Particularly in the context of health data and financial services, the practical implementation of such an innovative solution without a corresponding legal basis raises a number of questions. Among other things, the question arises as to what extent a person's consent is actually free if, for example, the granting of a loan depends on it. Similarly, whether people are sufficiently informed about the scope of private companies' right to access their personal data and to what extent there is adequate regulation for legal responsibility and liability in the event that the public institution, for example, provides private third parties with information about the person that results in discriminatory decisions or other legal violations.
4.2 Trust in Public Administration
A functioning public administration is one of the constituent elements of any form of state. Not only this structural permanence, but also the positive relationship of the citizens to their institutions is a core value. According to recent studies, the two most important determinants of citizens’ trust in public institutions is the quality of public services and the level of social tensions as perceived by the citizens. Estonia is known for the fact that, on average, its inhabitants have great confidence in data processing by the public sector.
According to a research project conducted by the Estonian Ministry of Justice in 2020, Estonian residents consider the collection of data by the state to be secure. Every third Estonian considers that concerns about personal data protection are overrated. The fact that the state can access an individual's personal data without their consent is generally not considered to be a significant problem. Consequently, the general attitude towards the state combining data from different databases is rather positive. People do rather favour the possibility of combining information from different databases if this serves to improve the provision of services by the public sector. Also in its “Estonia’s Digital Agenda 2030” strategy paper, the Ministry of Economic Affairs and Communications draws special emphasis to the importance of ensuring transparency and reliability when implementing new technologies that may have an adverse impact on fundamental rights (e.g. AI, data analytics, etc.).

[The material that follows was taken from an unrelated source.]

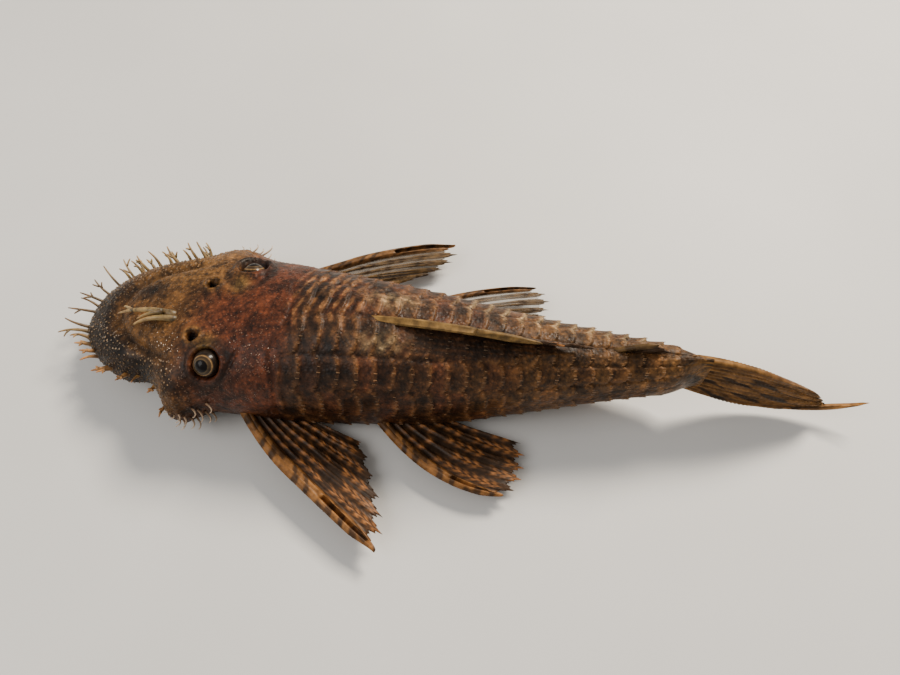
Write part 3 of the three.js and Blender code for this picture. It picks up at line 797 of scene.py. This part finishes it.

Transparency is being enhanced by providing people with the possibility to get an overview of the public institutions that use the individual’s personal data and on the respective purposes the data is used. With this in mind, the Estonian administration has introduced the so-called data tacker. The data tracker monitors the traffic of an individual’s personal data in and out of different databases, extracts the necessary log records and stores them in the tracker. This information is displayed to the citizen on the state portal
eesti.ee. For example, the person concerned can see that his or her identity has been checked by the Estonian Police and Border Guard Board at the airport of Tallinn at a certain time. However, it is not mandatory for the administration to connect its databases to the data tracker. Therefore, although the data tracker is a step on the way to more transparency, to date the indicated information does not include all public databases but only some of them. Considering that the Estonian e-government is largely based on the cross-use of different databases of the public administration, the regulation of mandatory use of the data tracker would be an important means to promote transparency.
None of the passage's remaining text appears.